**EXTRACTED DATA:**
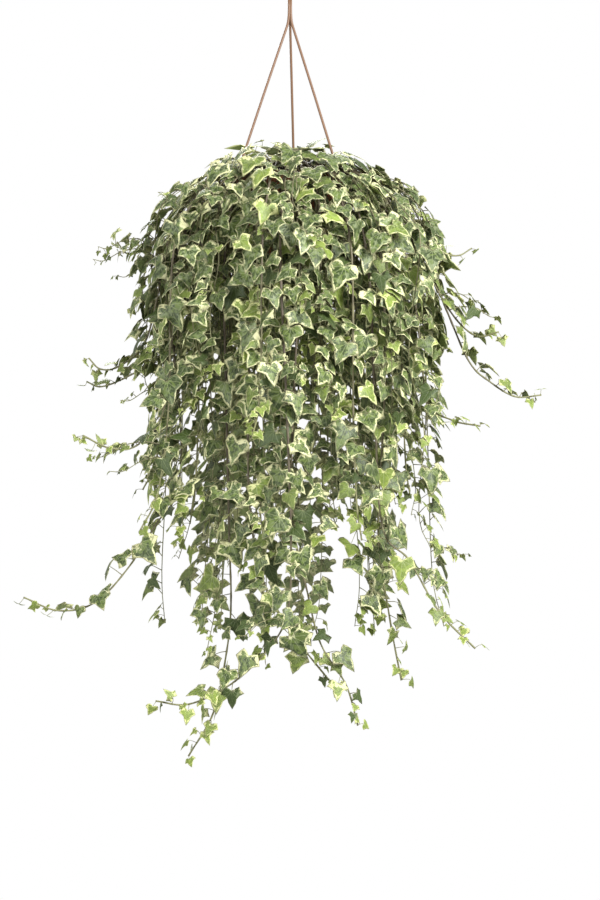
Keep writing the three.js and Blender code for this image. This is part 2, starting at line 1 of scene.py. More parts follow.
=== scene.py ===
import math
import random
from collections import defaultdict

import bmesh
import bpy
import numpy as np
from bpy.props import FloatProperty, FloatVectorProperty, IntProperty, PointerProperty
from mathutils import Matrix, Vector, noise
from mathutils.bvhtree import BVHTree
from mathutils.kdtree import KDTree


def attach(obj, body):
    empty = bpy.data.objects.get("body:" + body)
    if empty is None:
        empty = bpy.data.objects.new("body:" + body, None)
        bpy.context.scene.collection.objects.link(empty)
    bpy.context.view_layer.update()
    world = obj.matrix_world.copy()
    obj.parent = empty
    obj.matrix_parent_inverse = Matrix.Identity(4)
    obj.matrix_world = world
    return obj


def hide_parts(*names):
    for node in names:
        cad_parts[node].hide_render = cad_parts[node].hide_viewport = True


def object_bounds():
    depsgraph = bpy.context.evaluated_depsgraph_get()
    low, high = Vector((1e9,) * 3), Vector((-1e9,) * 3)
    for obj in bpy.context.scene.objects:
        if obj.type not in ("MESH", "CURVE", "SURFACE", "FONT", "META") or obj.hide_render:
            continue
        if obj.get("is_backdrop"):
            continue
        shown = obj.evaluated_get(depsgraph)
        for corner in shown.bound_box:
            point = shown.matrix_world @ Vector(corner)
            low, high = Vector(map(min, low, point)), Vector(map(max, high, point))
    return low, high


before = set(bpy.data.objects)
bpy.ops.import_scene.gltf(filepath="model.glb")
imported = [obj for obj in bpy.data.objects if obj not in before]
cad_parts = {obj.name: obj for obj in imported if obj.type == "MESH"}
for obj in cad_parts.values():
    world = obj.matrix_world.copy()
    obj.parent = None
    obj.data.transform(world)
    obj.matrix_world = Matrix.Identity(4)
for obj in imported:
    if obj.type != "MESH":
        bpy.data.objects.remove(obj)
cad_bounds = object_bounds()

bl_info = {
    "name": "Hanging variegated ivy",
    "version": (1, 0, 0),
    "blender": (4, 5, 0),
    "location": "View3D > Sidebar > Ivy",
    "description": "Dresses a potted ivy: variegated leaves, stems, soil, a plastic pot and its hanger",
    "category": "Add Mesh",
}

# Sizes are in millimetres, +Z up, from the top inside of the hook's bend. MM turns them into metres.
MM = 0.001
UP = np.array((0.0, 0.0, 1.0))

# The pot
RIM_Z = -290
RIM_R = 76
BASE_R = 53
POT_HEIGHT = 120
BAND_HEIGHT = 16
WALL = 2
FLOOR = 3
FOOT = 3
POT_SIDES = 72
SOIL_Z = RIM_Z - 14
ROOT_DEPTH = 15

# The hanger
CLIP_R = 80
CLIP_AZIMUTHS = (86, 206, 326)
LUG_THICK = 3
LUG_TOP = RIM_Z - 4
LUG_HOLE_R = 2.3
LUG_R = 5.5
STRAND_R = 1.4
STRAND_DRAWN_R = 1.75
BUNDLE_R = 1.45
BUNDLE_END = -80
COLLAR_TOP = -37
COLLAR_BOTTOM = -46
HOOK_R = 2.2
HOOK_BEND = 10

# The ivy, as the frame's stems grow
STEM_R = 1.7
STEM_TIP_R = 1
STEM_STRAY = 1.6
STEM_TRIES = 25
STEM_TURN = 1.4
OVER_RIM_R = 84
CURVE_STEPS = 8
LOOSE_STEPS = 5
LEAF_LONG = 38
LEAF_SPACING = 53
INNER_SPACING = 31
LEAF_START = 8
BARE_LENGTH = ROOT_DEPTH + RIM_Z - SOIL_Z + LEAF_START
TIP_LENGTH = 150
TIP_SCALE = 0.4
LEAF_TRIES = 14
ARCH_ACROSS = 0.32
ARCH_ALONG = 0.12
POT_KEEP_R = 84
POT_KEEP_Z = RIM_Z + 2
FOUND = 0.05


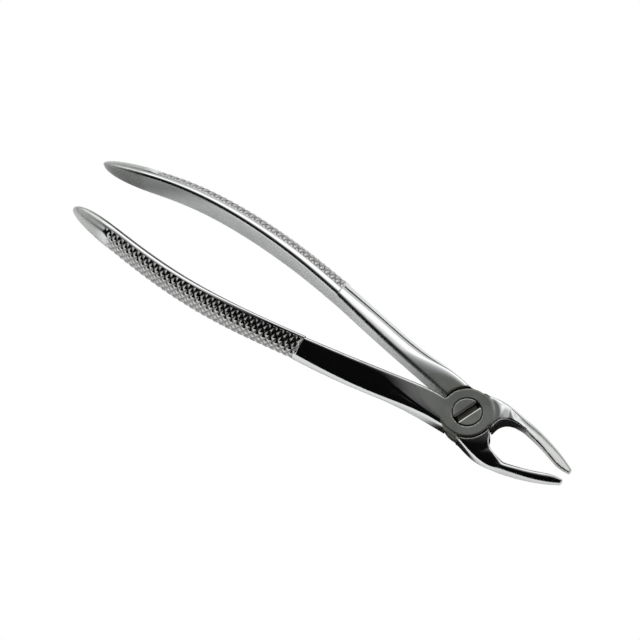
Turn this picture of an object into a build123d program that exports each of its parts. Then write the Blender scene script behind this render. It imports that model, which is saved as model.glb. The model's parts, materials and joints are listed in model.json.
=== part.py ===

**THE EXERCISE:**
Reproduce every line of the material above exactly.

**ANSWER TO THIS TASK:**
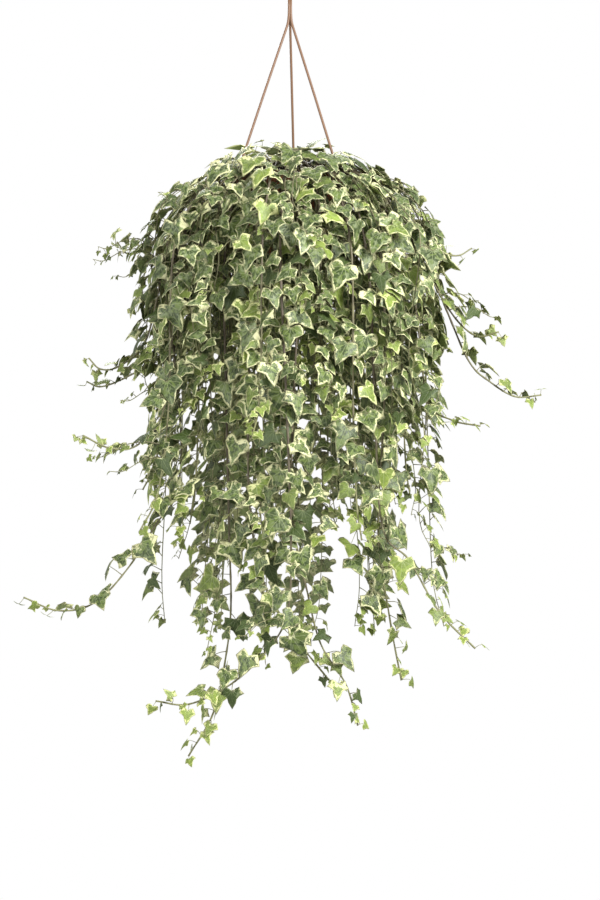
Keep writing the three.js and Blender code for this image. This is part 2, starting at line 1 of scene.py. More parts follow.
=== scene.py ===
import math
import random
from collections import defaultdict

import bmesh
import bpy
import numpy as np
from bpy.props import FloatProperty, FloatVectorProperty, IntProperty, PointerProperty
from mathutils import Matrix, Vector, noise
from mathutils.bvhtree import BVHTree
from mathutils.kdtree import KDTree


def attach(obj, body):
    empty = bpy.data.objects.get("body:" + body)
    if empty is None:
        empty = bpy.data.objects.new("body:" + body, None)
        bpy.context.scene.collection.objects.link(empty)
    bpy.context.view_layer.update()
    world = obj.matrix_world.copy()
    obj.parent = empty
    obj.matrix_parent_inverse = Matrix.Identity(4)
    obj.matrix_world = world
    return obj


def hide_parts(*names):
    for node in names:
        cad_parts[node].hide_render = cad_parts[node].hide_viewport = True


def object_bounds():
    depsgraph = bpy.context.evaluated_depsgraph_get()
    low, high = Vector((1e9,) * 3), Vector((-1e9,) * 3)
    for obj in bpy.context.scene.objects:
        if obj.type not in ("MESH", "CURVE", "SURFACE", "FONT", "META") or obj.hide_render:
            continue
        if obj.get("is_backdrop"):
            continue
        shown = obj.evaluated_get(depsgraph)
        for corner in shown.bound_box:
            point = shown.matrix_world @ Vector(corner)
            low, high = Vector(map(min, low, point)), Vector(map(max, high, point))
    return low, high


before = set(bpy.data.objects)
bpy.ops.import_scene.gltf(filepath="model.glb")
imported = [obj for obj in bpy.data.objects if obj not in before]
cad_parts = {obj.name: obj for obj in imported if obj.type == "MESH"}
for obj in cad_parts.values():
    world = obj.matrix_world.copy()
    obj.parent = None
    obj.data.transform(world)
    obj.matrix_world = Matrix.Identity(4)
for obj in imported:
    if obj.type != "MESH":
        bpy.data.objects.remove(obj)
cad_bounds = object_bounds()

bl_info = {
    "name": "Hanging variegated ivy",
    "version": (1, 0, 0),
    "blender": (4, 5, 0),
    "location": "View3D > Sidebar > Ivy",
    "description": "Dresses a potted ivy: variegated leaves, stems, soil, a plastic pot and its hanger",
    "category": "Add Mesh",
}

# Sizes are in millimetres, +Z up, from the top inside of the hook's bend. MM turns them into metres.
MM = 0.001
UP = np.array((0.0, 0.0, 1.0))

# The pot
RIM_Z = -290
RIM_R = 76
BASE_R = 53
POT_HEIGHT = 120
BAND_HEIGHT = 16
WALL = 2
FLOOR = 3
FOOT = 3
POT_SIDES = 72
SOIL_Z = RIM_Z - 14
ROOT_DEPTH = 15

# The hanger
CLIP_R = 80
CLIP_AZIMUTHS = (86, 206, 326)
LUG_THICK = 3
LUG_TOP = RIM_Z - 4
LUG_HOLE_R = 2.3
LUG_R = 5.5
STRAND_R = 1.4
STRAND_DRAWN_R = 1.75
BUNDLE_R = 1.45
BUNDLE_END = -80
COLLAR_TOP = -37
COLLAR_BOTTOM = -46
HOOK_R = 2.2
HOOK_BEND = 10

# The ivy, as the frame's stems grow
STEM_R = 1.7
STEM_TIP_R = 1
STEM_STRAY = 1.6
STEM_TRIES = 25
STEM_TURN = 1.4
OVER_RIM_R = 84
CURVE_STEPS = 8
LOOSE_STEPS = 5
LEAF_LONG = 38
LEAF_SPACING = 53
INNER_SPACING = 31
LEAF_START = 8
BARE_LENGTH = ROOT_DEPTH + RIM_Z - SOIL_Z + LEAF_START
TIP_LENGTH = 150
TIP_SCALE = 0.4
LEAF_TRIES = 14
ARCH_ACROSS = 0.32
ARCH_ALONG = 0.12
POT_KEEP_R = 84
POT_KEEP_Z = RIM_Z + 2
FOUND = 0.05


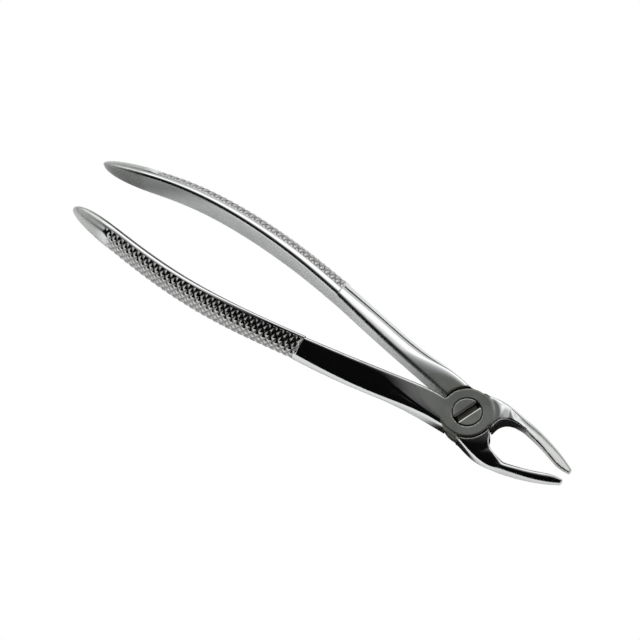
Turn this picture of an object into a build123d program that exports each of its parts. Then write the Blender scene script behind this render. It imports that model, which is saved as model.glb. The model's parts, materials and joints are listed in model.json.
=== part.py ===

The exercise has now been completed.